• _PROBLEM DESCRIPTION_
Restate the complete material exactly.
==========
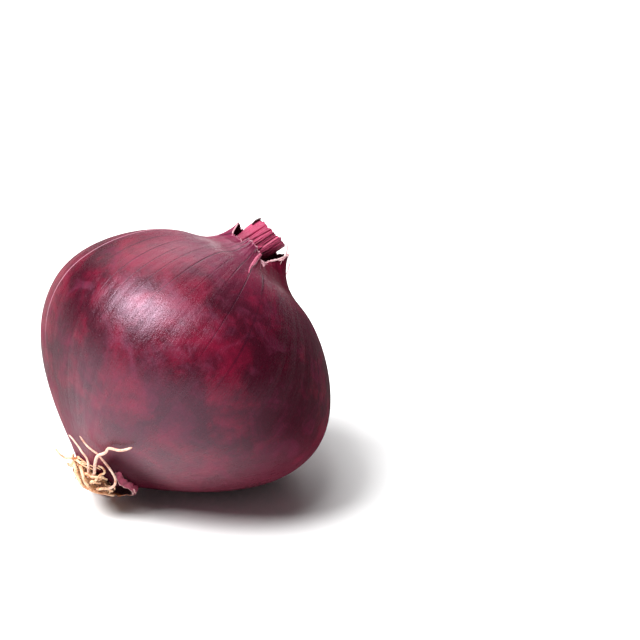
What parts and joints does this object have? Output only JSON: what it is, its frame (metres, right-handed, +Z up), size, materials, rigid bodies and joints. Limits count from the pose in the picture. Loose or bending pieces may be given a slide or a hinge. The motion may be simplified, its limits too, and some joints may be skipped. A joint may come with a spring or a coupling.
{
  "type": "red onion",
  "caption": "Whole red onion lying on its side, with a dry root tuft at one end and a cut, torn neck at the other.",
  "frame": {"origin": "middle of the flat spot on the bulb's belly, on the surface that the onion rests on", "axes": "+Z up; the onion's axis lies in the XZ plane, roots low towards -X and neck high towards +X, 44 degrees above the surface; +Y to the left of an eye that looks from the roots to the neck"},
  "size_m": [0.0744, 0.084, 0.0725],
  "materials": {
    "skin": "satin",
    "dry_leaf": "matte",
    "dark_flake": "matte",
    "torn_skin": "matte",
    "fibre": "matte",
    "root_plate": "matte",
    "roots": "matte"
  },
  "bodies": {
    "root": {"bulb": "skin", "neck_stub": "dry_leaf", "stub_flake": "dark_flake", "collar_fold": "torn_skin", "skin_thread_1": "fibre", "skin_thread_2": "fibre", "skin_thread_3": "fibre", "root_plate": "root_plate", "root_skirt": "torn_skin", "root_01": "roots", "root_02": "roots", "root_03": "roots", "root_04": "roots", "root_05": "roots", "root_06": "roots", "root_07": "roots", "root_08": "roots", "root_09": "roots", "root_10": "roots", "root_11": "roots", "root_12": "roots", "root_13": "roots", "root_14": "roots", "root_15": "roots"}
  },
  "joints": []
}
==========
• _REPLY_
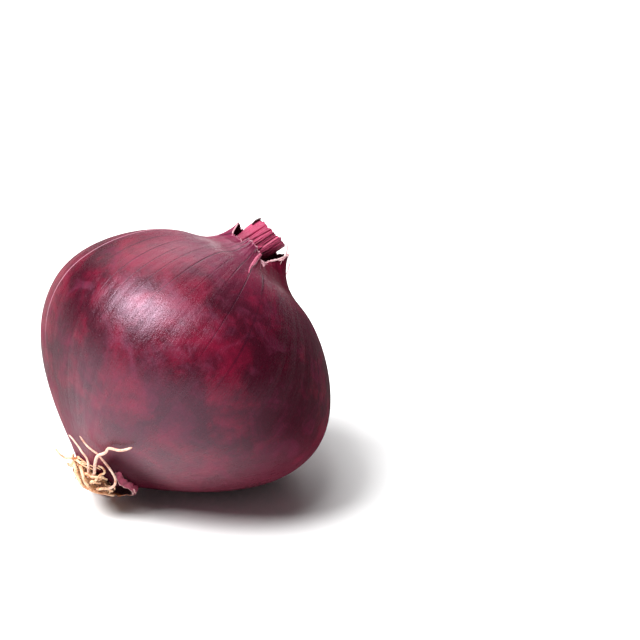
What parts and joints does this object have? Output only JSON: what it is, its frame (metres, right-handed, +Z up), size, materials, rigid bodies and joints. Limits count from the pose in the picture. Loose or bending pieces may be given a slide or a hinge. The motion may be simplified, its limits too, and some joints may be skipped. A joint may come with a spring or a coupling.
{
  "type": "red onion",
  "caption": "Whole red onion lying on its side, with a dry root tuft at one end and a cut, torn neck at the other.",
  "frame": {"origin": "middle of the flat spot on the bulb's belly, on the surface that the onion rests on", "axes": "+Z up; the onion's axis lies in the XZ plane, roots low towards -X and neck high towards +X, 44 degrees above the surface; +Y to the left of an eye that looks from the roots to the neck"},
  "size_m": [0.0744, 0.084, 0.0725],
  "materials": {
    "skin": "satin",
    "dry_leaf": "matte",
    "dark_flake": "matte",
    "torn_skin": "matte",
    "fibre": "matte",
    "root_plate": "matte",
    "roots": "matte"
  },
  "bodies": {
    "root": {"bulb": "skin", "neck_stub": "dry_leaf", "stub_flake": "dark_flake", "collar_fold": "torn_skin", "skin_thread_1": "fibre", "skin_thread_2": "fibre", "skin_thread_3": "fibre", "root_plate": "root_plate", "root_skirt": "torn_skin", "root_01": "roots", "root_02": "roots", "root_03": "roots", "root_04": "roots", "root_05": "roots", "root_06": "roots", "root_07": "roots", "root_08": "roots", "root_09": "roots", "root_10": "roots", "root_11": "roots", "root_12": "roots", "root_13": "roots", "root_14": "roots", "root_15": "roots"}
  },
  "joints": []
}